Early Years Pedagogy
Here at GEMS Founders School, we recognise that young children learn best when they are active. We understand that active learning involves other people, objects, ideas and events that engage and involve children for sustained periods. Therefore, we believe that early years’ education should be as practical as possible and our setting has an ethos of learning through play. Play is an essential part of the learning process, supporting children in all areas of development. Practitioners provide both structured and unstructured play opportunities inside and outside of the classroom. These activities are designed to engage children in practical, first-hand experiences designed to encourage children to discover, explore, investigate, develop their personal interests and areas of curiosity, and help to make sense of the world around them as they begin to understand specific concepts. A day in EYFS at GEMS Founders School will see children experience a balance of adult-led sessions and time where they can safely consolidate their ideas in activities and exploration they have initiated themselves.
Teachers support children with their learning through observing, developing their play, supporting their thinking and asking open-ended questions. These interactions form the basis of our observational assessment of children against developmental milestones.

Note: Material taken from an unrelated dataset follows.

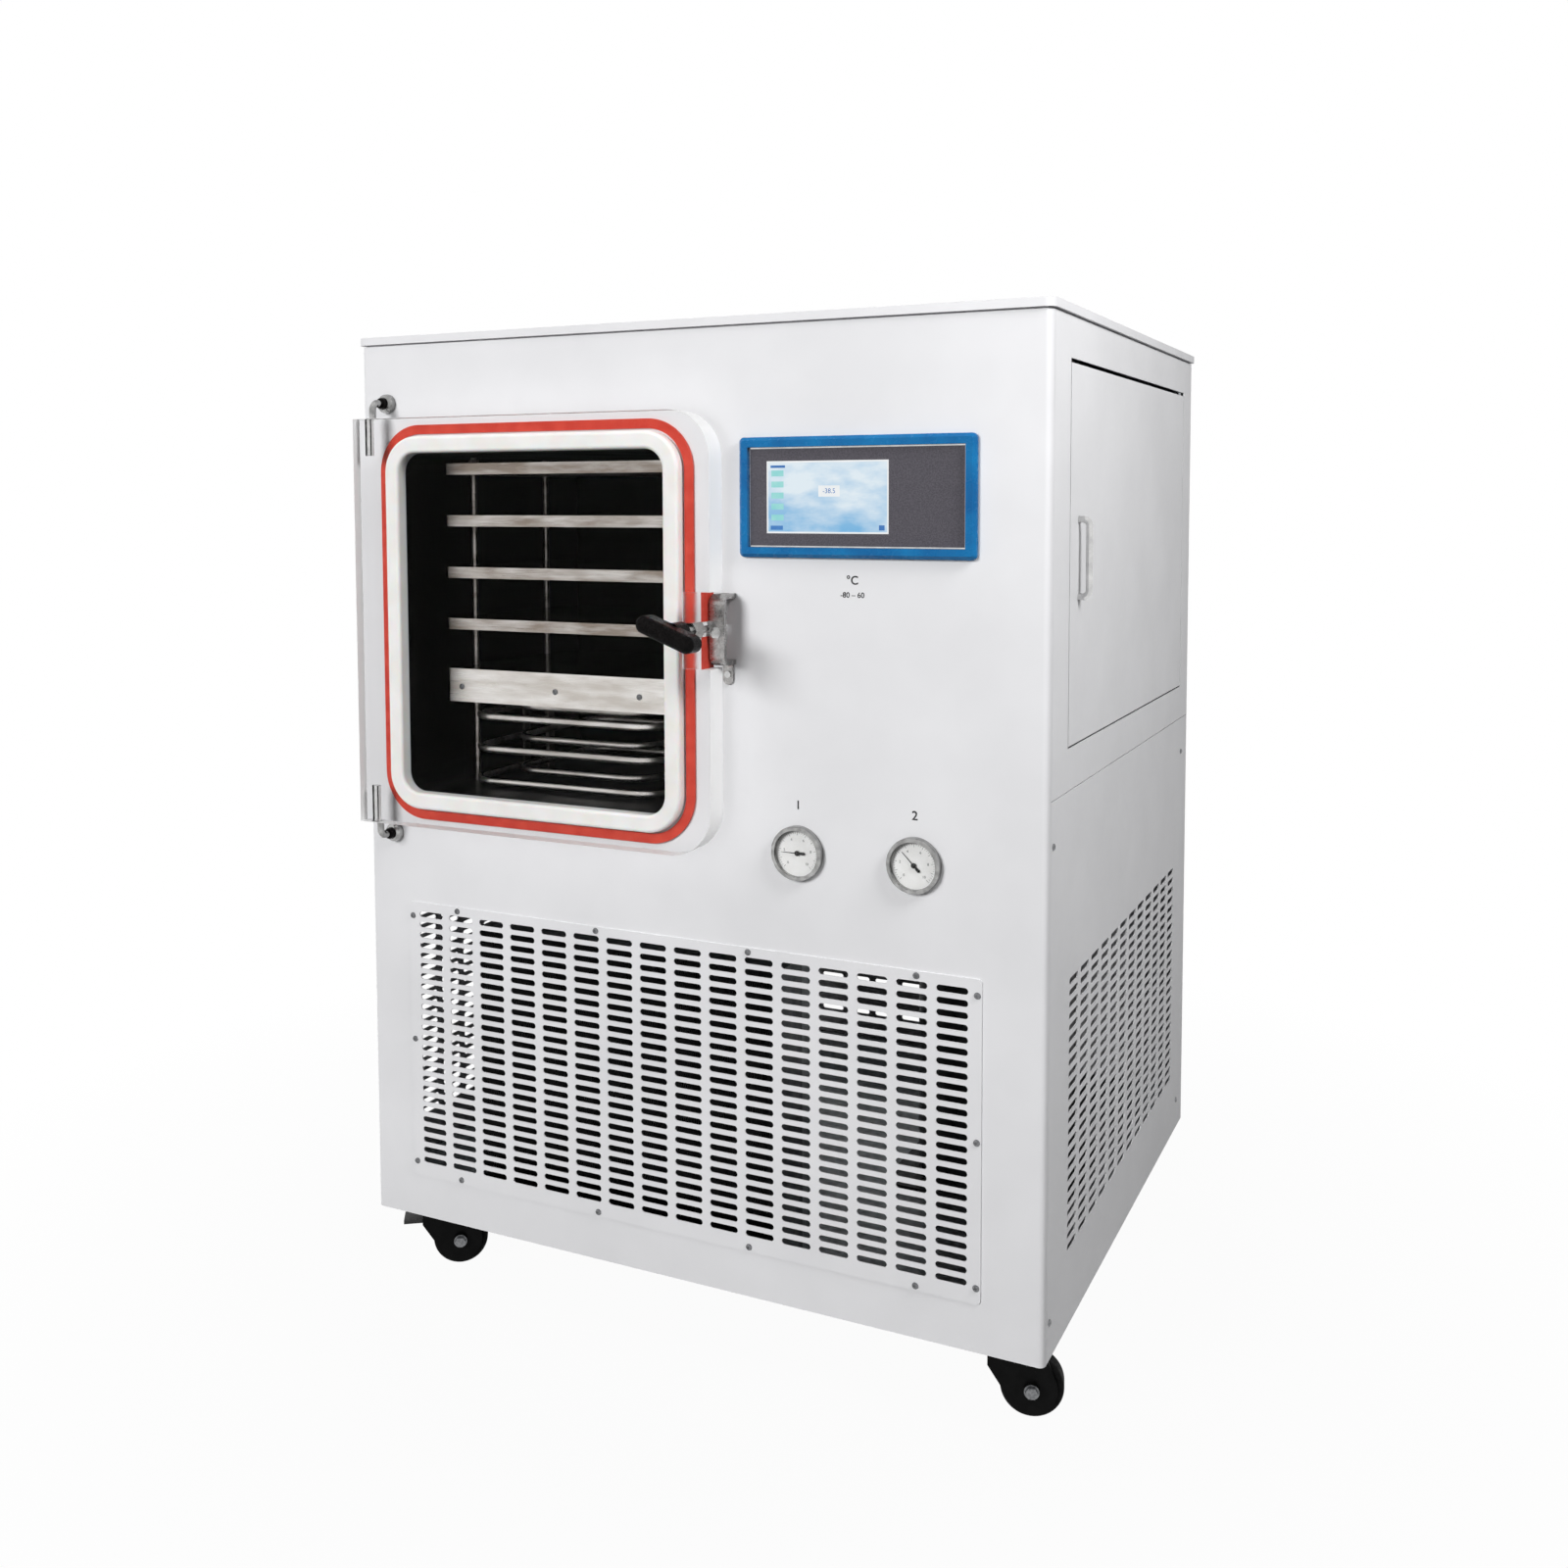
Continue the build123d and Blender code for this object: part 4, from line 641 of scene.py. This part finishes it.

Across the Foundation Stage, we provide opportunities for children to develop their early literacy and number skills. In Foundation Stage 2, our teachers introduce discrete phonics teaching through the Oxford Reading Tree scheme, Floppy’s Phonics. Short mathematical inputs are provided using inspiration from the Power Maths scheme of work and associated Maths Mastery strategies.
At the end of Foundation Stage 2, teachers will assess children’s attainment in line with the Early Learning Goals. Using observational evidence gathered over time, these assessments will help inform the children’s next teacher of their starting points. The EYFS framework allows a natural progression into the National Curriculum at the beginning of Year One.